Neither Wheeler nor Lugo have had terrific springs as each carries a 5.11 and 5.56 Grapefruit League ERA, respectively. However, Carig notes that Wheeler has impressed simply by appearing healthy and brandishing a fastball that once again sits in the mid- to high-90’s. Lugo, meanwhile, proved crucial to the Mets last year, posting a 2.67 ERA across eight starts and nine relief appearances.
Nick Groke of the Denver Post reports that the Rockies agreed to a $200 million, 30-year lease with the Metropolitan Baseball Stadium District, which is the state division that owns Coors Field. As part of the deal, the Rockies will lease and develop a plot of land south of the stadium, which will cost the team $125 million for 99 years.
As Groke points out, had the Rockies not reached a deal by Thursday, March 30, the lease would have rolled over for five more years.

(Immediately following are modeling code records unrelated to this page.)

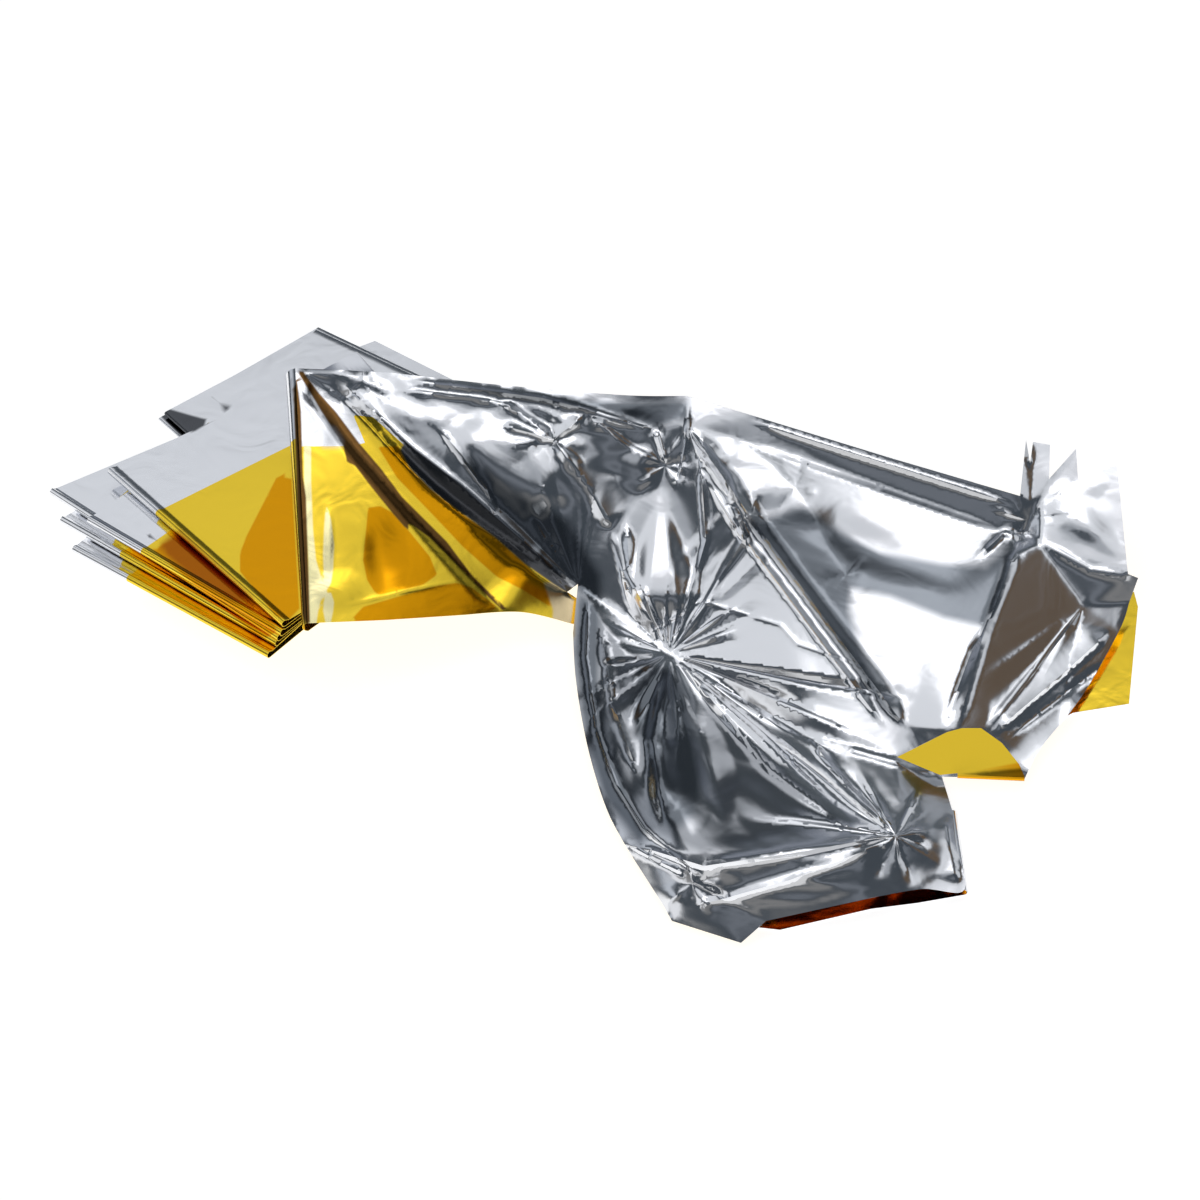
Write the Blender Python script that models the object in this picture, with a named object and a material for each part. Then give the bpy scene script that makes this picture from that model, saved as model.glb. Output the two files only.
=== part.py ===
# Emergency foil blanket, half unpacked: one sheet of metallised film.
#
# At the left the blanket is still a pack, folded back and forth and fanned out
# like a hand of cards. Its top page opens to the right into a crumpled sheet
# with a raised back ridge, a gathered knot, a lower flap whose right edge turns
# under, and a small curl turned back at the front.
#
# +X is to the right, +Y away from the front, +Z up. The origin is on the table
# under the middle of the heap.

import math
import bpy
import bmesh
from mathutils import Vector
from mathutils.geometry import delaunay_2d_cdt

# ---------------------------------------------------------------- main sizes
FILM = 0.0010          # thickness of the solid sheet, metres
CHART_TILT = 45.0      # slope of the chart below, degrees above the table
CHART_RANGE = 1.60     # distance of the chart's eye point, metres
CHART_UNIT = 0.000487  # metres in one chart unit at the middle
CHART_MID = (600.0, 600.0)
ORIGIN = (-0.005571, -0.007756, 0.0)   # chart's middle to the part's origin, metres

STEPS_ALONG = 8        # steps from the back end to the front end of a page
STEPS_PAGE = 5         # steps across a page
STEPS_BEND = 6         # steps round a fold

# Places are charted as the heap looks from in front and above: u runs right,
# v runs down the chart, h is the height above the table in millimetres.


def place(u, v, h):
    tilt = math.radians(CHART_TILT)
    ahead = Vector((0.0, math.cos(tilt), -math.sin(tilt)))
    above = Vector((0.0, math.sin(tilt), math.cos(tilt)))
    eye = -ahead * CHART_RANGE
    ray = (ahead * CHART_RANGE
           + Vector((1.0, 0.0, 0.0)) * ((u - CHART_MID[0]) * CHART_UNIT)
           + above * ((CHART_MID[1] - v) * CHART_UNIT))
    return eye + ray * ((h * 0.001 - eye.z) / ray.z)


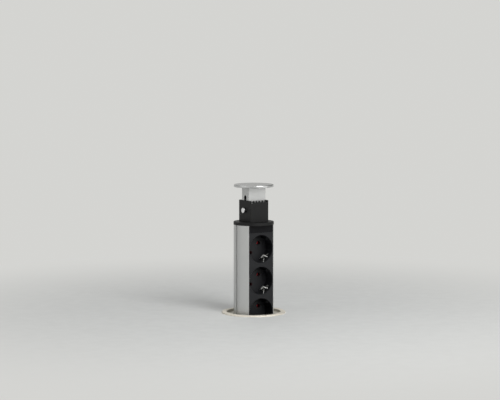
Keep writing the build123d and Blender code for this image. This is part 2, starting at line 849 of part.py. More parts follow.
def clamp_nut():
    """The hand nut that draws the sleeve down, with grip lobes round it."""
    outline = Circle(nut_radius)
    for k in range(nut_lobes):
        place = Rot(0, 0, k * 360 / nut_lobes) * Pos(nut_radius - nut_lobe_inset, 0)
        outline += place * Circle(nut_lobe_radius)
    outline -= Circle(clamp_bore)
    nut = Pos(0, 0, nut_top - nut_height) * extrude(outline, nut_height)
    lower = nut.edges().filter_by_position(Axis.Z, nut_top - nut_height, nut_top - nut_height)
    outer = [edge for edge in lower if edge.distance_to((0, 0, nut_top)) > nut_radius - nut_chamfer]
    return chamfer(outer, nut_chamfer)


def bottom_cap():
    """The stop flange under the body, with a spigot and a turret for the cable gland."""
    plate = rod(stop_radius, stop_bottom, body_bottom)
    plate = chamfer(plate.edges().sort_by(Axis.Z)[0], cap_edge)
    cap = plate + spigot(body_bottom, body_bottom + spigot_length)
    cap += rod(turret_radius, turret_bottom, stop_bottom)
    cap -= rod(turret_radius - turret_wall, turret_bottom + turret_wall, body_bottom + overrun)
    cap -= rod(gland_thread_radius + gland_clearance, turret_bottom - overrun, stop_bottom)
    for x, y in channel_places:
        cap -= rod(screw_hole_radius, stop_bottom - overrun, body_bottom + overrun, x, y)
    return cap


def tail_panel():
    """The plate below the strip, with two posts that carry the terminal block."""
    panel = front_plate(body_bottom, strip_bottom)
    post_offset = terminal_width / 2 - post_radius
    middle = (terminal_bottom + terminal_top) / 2
    depth = terminal_front + face_offset
    for side in (-1, 1):
        post = Pos(side * post_offset, 0) * Circle(post_radius)
        panel += sunk(post, middle, plate_thickness - tongue_gap, depth)
    return panel


def terminal_places():
    """Where the neutral, earth and live wires are clamped, across the block."""
    return (-pin_x, 0, pin_x)


def terminal_block():
    """The block that the rails end in, with an entry and a clamp screw for each wire."""
    outline = Pos(0, terminal_front) * Rectangle(
        terminal_width, terminal_back - terminal_front, align=(Align.CENTER, Align.MIN)
    )
    outline = outline & body_void(spigot_gap)
    body = Pos(0, 0, terminal_bottom) * extrude(outline, terminal_height)
    rail_fronts = (sleeve_back, earth_rail_front, sleeve_back)
    for x, front in zip(terminal_places(), rail_fronts):
        half = rail_width / 2 + tongue_gap
        body -= block(
            (x - half, x + half),
            (front - tongue_gap, front + rail_thickness + tongue_gap),
            (rail_bottom - tongue_gap, terminal_top + overrun),
        )
        middle = front + rail_thickness / 2
        body -= rod(terminal_entry_radius, terminal_bottom - overrun, rail_bottom, x, middle)
        body -= sunk(
            Pos(x, 0) * Circle(wire_screw_radius + tongue_gap),
            rail_bottom + rail_entry / 2, terminal_front + face_offset - overrun, front + face_offset,
        )
    return body


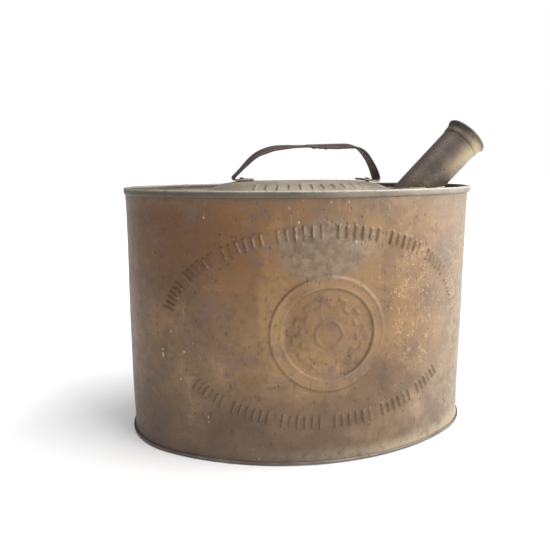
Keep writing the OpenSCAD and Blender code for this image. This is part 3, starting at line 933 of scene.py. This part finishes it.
def lacquer():
    """Copper-brown lacquer over tinplate: stained, rubbed, scratched and specked, with painted shade on the
    left, low down, at the foot's left and on the embossing's slopes, and painted light and sheen on the
    right.
    """
    n = Nodes("worn_lacquer")
    broad = n.noise(11, 3, 0.5, shift=1.3)
    cloud = n.noise(34, 5, 0.6, shift=4.1)
    grain = n.noise(210, 5, 0.65, shift=2.2)
    fine = n.noise(900, 3, 0.6, shift=7.0)
    runs = n.noise(55, 4, 0.6, where=n.stretched(1, 1, 0.12), shift=3.0)
    browns = ((0.30, (88, 69, 54)), (0.45, (112, 88, 64)), (0.56, (130, 103, 75)), (0.70, (154, 126, 93)))
    n.colour = n.ramp(cloud, browns)
    n.coat(n.between(broad, 0.46, 0.62), 0.40, (158, 123, 78))
    n.coat(n.between(runs, 0.52, 0.72), 0.40, (104, 84, 74))
    streak = n.spot((-33, -80, 108), (9, 60, 46), n.noise(60, 5, 0.7, shift=2.5))
    n.coat(streak, 0.45, (176, 142, 94))
    upper = n.times(n.between(n.axis("Z"), 0.075, 0.135), n.between(n.axis("X"), 0.03, -0.06))
    n.coat(upper, 0.65, (120, 78, 42))
    # painted shade: the left side of the wall darker, turned away from the lamp
    left = n.between(n.axis("X"), -0.005, -0.105)
    n.coat(left, 0.40, (70, 52, 38))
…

Rockies owner Dick Monfort issued a statement, saying, “We are proud that Coors Field will continue to be a vital part of a vibrant city, drawing fans from near and far and making our Colorado residents proud.”
The Rockies moved into Coors Field in 1995. It is the National League’s third oldest stadium. In that span of time, the Rockies have made the playoffs three times, the last coming in 2009 when they lost in the NLDS to the Phillies. The Rockies were swept in the 2007 World Series by the Red Sox.